For starters we need to teach students to be good consumers of digital content. Studies show that teenagers spend on average nine hours a day on social media or other forms of digital consumption. (From a somewhat dated article from The Washington Post, “Teens Spend Nearly Nine Hours Every Day Consuming Media”) If ⅓ of a student’s days is spent on their device why not encourage students to take time each day to close the Snapchat app and read a trusted news site? Teachers can take a minute at the end of each class period and share a blog post, TED Talk, ebook, or inspirational video for them to consume after class. Have them google something they are passionate about and start collecting resources where they can learn something new in an subject that excites them. Never before in the history of humans has so much knowledge been at our fingertips and it is only a simple Google search away.

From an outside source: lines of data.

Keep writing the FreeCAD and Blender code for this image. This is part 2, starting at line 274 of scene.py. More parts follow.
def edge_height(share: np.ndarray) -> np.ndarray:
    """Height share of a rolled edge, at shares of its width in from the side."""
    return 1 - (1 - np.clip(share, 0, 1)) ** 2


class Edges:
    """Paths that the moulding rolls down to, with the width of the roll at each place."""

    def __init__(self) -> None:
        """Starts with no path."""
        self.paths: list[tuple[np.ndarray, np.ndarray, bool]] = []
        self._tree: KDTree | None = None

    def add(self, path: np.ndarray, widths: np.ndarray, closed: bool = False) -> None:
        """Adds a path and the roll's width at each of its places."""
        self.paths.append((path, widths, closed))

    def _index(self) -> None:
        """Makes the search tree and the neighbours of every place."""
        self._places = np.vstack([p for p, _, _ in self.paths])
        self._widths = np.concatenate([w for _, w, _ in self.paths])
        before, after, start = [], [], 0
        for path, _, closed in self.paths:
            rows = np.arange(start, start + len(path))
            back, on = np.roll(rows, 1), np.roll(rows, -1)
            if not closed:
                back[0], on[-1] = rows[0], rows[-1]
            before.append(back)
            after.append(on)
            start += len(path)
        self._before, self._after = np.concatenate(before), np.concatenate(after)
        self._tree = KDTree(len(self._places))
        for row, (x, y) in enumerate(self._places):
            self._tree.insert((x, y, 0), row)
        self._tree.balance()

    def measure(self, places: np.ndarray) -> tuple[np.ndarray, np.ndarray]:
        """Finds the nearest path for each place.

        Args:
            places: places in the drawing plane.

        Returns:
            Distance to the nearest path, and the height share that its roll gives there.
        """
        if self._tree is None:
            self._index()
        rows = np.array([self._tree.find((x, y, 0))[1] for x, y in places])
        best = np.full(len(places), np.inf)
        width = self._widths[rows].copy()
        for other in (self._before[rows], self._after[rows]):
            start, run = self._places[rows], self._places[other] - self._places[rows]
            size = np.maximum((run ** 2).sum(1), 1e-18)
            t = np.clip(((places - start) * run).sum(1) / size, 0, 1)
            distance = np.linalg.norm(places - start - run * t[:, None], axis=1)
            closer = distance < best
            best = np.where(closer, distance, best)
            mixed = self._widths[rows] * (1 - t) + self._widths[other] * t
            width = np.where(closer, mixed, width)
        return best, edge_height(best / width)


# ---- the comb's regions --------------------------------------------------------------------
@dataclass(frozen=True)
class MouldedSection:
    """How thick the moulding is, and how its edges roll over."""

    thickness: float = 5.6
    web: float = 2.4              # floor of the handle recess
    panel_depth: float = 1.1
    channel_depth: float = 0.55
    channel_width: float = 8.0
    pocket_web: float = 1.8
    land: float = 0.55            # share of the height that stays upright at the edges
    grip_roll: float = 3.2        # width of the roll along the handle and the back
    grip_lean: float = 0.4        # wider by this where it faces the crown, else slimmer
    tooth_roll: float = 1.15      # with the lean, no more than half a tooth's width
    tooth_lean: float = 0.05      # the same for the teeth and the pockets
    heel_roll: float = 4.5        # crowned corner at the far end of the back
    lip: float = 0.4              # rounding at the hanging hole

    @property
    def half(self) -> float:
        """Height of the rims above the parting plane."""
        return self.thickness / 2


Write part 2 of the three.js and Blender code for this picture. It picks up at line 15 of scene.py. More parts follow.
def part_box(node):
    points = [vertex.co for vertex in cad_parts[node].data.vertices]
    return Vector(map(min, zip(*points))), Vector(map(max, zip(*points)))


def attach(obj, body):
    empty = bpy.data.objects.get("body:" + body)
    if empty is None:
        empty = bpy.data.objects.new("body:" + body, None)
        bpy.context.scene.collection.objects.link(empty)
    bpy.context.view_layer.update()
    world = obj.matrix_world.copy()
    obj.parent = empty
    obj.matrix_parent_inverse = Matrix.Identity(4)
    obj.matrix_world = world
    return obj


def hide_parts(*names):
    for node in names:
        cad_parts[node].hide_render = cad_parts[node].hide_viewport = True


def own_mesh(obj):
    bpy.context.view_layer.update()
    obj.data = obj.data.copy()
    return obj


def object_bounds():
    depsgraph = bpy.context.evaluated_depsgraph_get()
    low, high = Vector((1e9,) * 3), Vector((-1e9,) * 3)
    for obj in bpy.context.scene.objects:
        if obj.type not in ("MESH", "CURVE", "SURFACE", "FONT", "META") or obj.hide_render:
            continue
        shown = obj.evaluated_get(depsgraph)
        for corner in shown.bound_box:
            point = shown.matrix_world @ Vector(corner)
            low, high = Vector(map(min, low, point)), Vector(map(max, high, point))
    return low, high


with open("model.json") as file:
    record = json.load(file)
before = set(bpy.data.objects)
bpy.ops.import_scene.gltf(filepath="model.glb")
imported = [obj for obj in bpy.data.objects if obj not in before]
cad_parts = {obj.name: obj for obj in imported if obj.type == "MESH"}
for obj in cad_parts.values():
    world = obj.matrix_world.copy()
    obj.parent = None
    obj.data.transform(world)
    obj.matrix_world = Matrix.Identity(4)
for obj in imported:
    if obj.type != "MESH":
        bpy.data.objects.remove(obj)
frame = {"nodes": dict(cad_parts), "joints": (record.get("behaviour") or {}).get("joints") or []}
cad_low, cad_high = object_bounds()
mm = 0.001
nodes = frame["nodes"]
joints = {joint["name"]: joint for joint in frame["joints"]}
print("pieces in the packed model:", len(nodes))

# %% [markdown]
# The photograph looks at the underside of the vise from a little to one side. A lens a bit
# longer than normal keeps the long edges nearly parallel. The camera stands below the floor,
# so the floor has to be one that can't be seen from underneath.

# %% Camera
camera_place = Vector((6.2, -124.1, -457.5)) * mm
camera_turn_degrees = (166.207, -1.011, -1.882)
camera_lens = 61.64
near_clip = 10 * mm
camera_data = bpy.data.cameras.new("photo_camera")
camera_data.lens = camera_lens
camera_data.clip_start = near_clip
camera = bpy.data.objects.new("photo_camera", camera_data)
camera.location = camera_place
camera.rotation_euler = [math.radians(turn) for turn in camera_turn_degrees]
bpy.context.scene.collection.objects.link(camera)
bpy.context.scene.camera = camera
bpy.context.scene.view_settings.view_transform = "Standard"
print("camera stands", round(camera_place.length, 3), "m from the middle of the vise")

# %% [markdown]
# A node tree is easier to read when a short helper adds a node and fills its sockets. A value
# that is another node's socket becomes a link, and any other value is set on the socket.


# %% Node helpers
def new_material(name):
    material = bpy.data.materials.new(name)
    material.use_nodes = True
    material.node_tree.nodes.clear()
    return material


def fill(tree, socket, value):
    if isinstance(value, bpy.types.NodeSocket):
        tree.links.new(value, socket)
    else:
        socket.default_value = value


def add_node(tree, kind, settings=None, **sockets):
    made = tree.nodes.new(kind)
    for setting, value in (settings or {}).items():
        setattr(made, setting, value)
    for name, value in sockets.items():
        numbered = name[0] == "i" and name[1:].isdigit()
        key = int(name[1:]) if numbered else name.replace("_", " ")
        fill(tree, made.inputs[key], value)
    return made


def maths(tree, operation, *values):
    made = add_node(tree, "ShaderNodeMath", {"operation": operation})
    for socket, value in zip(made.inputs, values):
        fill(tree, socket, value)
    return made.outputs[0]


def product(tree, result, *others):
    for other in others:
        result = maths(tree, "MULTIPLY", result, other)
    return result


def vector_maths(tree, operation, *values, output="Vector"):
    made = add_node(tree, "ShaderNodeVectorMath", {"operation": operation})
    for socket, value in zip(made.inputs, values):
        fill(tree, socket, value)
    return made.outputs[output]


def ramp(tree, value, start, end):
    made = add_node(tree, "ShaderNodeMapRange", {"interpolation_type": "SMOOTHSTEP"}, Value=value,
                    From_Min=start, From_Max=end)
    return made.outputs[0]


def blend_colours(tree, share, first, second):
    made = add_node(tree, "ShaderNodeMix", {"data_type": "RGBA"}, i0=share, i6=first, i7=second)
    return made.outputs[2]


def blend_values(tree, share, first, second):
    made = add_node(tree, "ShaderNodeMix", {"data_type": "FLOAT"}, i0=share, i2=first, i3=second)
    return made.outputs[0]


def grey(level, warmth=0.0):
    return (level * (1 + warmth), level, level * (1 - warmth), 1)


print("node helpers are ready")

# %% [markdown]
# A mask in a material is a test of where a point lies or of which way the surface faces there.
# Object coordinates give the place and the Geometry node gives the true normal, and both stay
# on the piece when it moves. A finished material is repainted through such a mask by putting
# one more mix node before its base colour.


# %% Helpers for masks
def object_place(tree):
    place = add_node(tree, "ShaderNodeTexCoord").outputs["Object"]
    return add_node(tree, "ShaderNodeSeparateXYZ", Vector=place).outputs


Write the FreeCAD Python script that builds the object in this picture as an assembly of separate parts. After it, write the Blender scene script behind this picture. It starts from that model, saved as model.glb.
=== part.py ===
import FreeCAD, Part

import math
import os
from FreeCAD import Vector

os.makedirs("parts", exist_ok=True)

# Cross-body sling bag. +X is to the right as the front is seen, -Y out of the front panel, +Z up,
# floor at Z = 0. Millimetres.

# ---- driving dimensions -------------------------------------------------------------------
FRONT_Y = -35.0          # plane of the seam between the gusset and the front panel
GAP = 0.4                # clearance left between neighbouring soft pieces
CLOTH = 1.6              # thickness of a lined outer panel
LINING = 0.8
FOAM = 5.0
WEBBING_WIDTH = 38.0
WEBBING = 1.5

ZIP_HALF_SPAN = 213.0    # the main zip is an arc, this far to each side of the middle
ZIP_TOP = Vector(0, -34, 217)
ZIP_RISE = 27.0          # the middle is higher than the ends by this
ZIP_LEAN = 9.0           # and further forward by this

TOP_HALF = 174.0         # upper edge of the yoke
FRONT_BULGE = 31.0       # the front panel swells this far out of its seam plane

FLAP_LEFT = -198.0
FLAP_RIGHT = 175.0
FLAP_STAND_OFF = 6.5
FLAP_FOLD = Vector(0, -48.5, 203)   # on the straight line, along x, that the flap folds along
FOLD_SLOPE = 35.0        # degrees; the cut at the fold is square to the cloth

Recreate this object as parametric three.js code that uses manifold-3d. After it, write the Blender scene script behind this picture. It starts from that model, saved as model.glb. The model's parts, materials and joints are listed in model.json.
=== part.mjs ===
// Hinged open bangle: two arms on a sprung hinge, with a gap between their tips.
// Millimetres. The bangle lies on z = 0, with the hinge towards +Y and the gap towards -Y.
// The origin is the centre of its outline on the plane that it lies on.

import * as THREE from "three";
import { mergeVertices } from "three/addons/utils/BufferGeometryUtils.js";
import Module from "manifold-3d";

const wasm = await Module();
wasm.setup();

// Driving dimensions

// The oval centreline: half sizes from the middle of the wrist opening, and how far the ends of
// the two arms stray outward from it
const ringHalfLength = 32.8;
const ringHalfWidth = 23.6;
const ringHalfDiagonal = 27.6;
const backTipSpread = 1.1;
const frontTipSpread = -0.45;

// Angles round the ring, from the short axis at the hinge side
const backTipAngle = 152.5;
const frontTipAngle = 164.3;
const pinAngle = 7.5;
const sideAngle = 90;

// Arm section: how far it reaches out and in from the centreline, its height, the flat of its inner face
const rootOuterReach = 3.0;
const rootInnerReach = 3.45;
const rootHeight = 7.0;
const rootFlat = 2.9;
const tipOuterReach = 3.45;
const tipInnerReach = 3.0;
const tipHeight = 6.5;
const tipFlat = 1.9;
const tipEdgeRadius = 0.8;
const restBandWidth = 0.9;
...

But as educators, it cannot only be about consuming content. Students need to learn how to create content worth sharing. Ask any kid over the age of six where they go to find information on how to do something and nearly everyone of them will say YouTube. Whether it be how to solve a Rubik’s cube, instructional videos on Parkour, or strategies on winning their next Pokemon card game they know how and where to find this information. Our challenge to them needs to be how to create this content to share with the world and not just for “likes”, “views”, or “pins”. Sure we all like it when a picture or blog post is viewed hundreds or thousands of times, but the art of creating and sharing your talent for others to learn from needs to be the true lesson.
One would be remiss to write a post about social media use without mentioning digital citizenship and internet safety. Now more than ever this needs to be a constant focus when speaking with students about any of these digital consumption and creation topics. From being kind, appropriate postings, when to post, or when not say anything at all, these lessons need to be continually reinforced with those that are most vulnerable to the dangers our internet world possesses.
So as you finish off that last piece of pumpkin pie, settle in your favorite chair, and more than likely pick up your device from some after dinner consumption, ponder how you yourself can become not only a consumer but creator of content. Will it be that long overdue blog you’ve been meaning to start? A new pinterest board with your favorite family recipes? A YouTube channel with healthy living tips? A Facebook fan page with your best photos with tips on taking better pictures? We all have our own skills and talents we can share with the world. No longer can we be just a consumer of digital content but strive to be a creator who gives back as well.
Inspired by Nebraska Loves Public Schools “Feel the Love Friday” I thought I would share a story of LOVE. It reminds me of the impact we can have as educators and that words do matter.
There is no greater honor for me (or many principals) than to announce each individual student by name as they walk across the stage to receive their high school diploma. I work for weeks to be sure I get each student’s name correct although I still manage to miss this up at least once a year. It has been a long held tradition at Milford High School that after we announce the graduate's name we wait and wait and wait until each parent, grandparent, friend, aunt, uncle, etc gets the perfect picture. As soon as they begin the walk across the stage, I say the next name and so on.
A few years back, I was announcing the graduates and the previous student stopped behind me at the podium and said four little words, “I love you, Mo!” After being taken aback by the comment, I turned and said, “I love you too, (insert student’s name).” This student wasn’t the most popular, valedictorian, all-star athlete, fine arts superstar, but was a student that was always here grinding away at earning a diploma. This wasn’t the kid that would chat with me everyday at lunch but was one that I would say hi to every morning and ask how he/she was doing.
During a student’s senior year at MHS I hold a number of “meetings” for them and we talk about legacy, saying thanks, not burning bridges, what’s next, being a good community member, and the list goes on and on. However, my favorite day of the year, and always most memorable, is the seniors last day in school. We start the day with band and then I get them for about an hour. We hash out all the details for the final week leading up to graduation and then I read them a book, “Oh, the Places You’ll Go!” by Dr. Suess.
I wrap up the morning by a few last pieces of “life advice”, tell them what they mean to me as a class, and always, always tell them “I Love Them.” This isn’t a hollow sentiment, but one I truly believe as each and every class does mean something to me and I do love them for who they are and the wonderful adults they have become. Some are taken aback by the comment, some are confused, while others get it!
Educators are in this wonderful profession because of our passion for kids. I know at times it can be trying, wearing, exhausting, frustrating but with patience and persistence we are making a difference and hopefully we all get that “I love you” moment.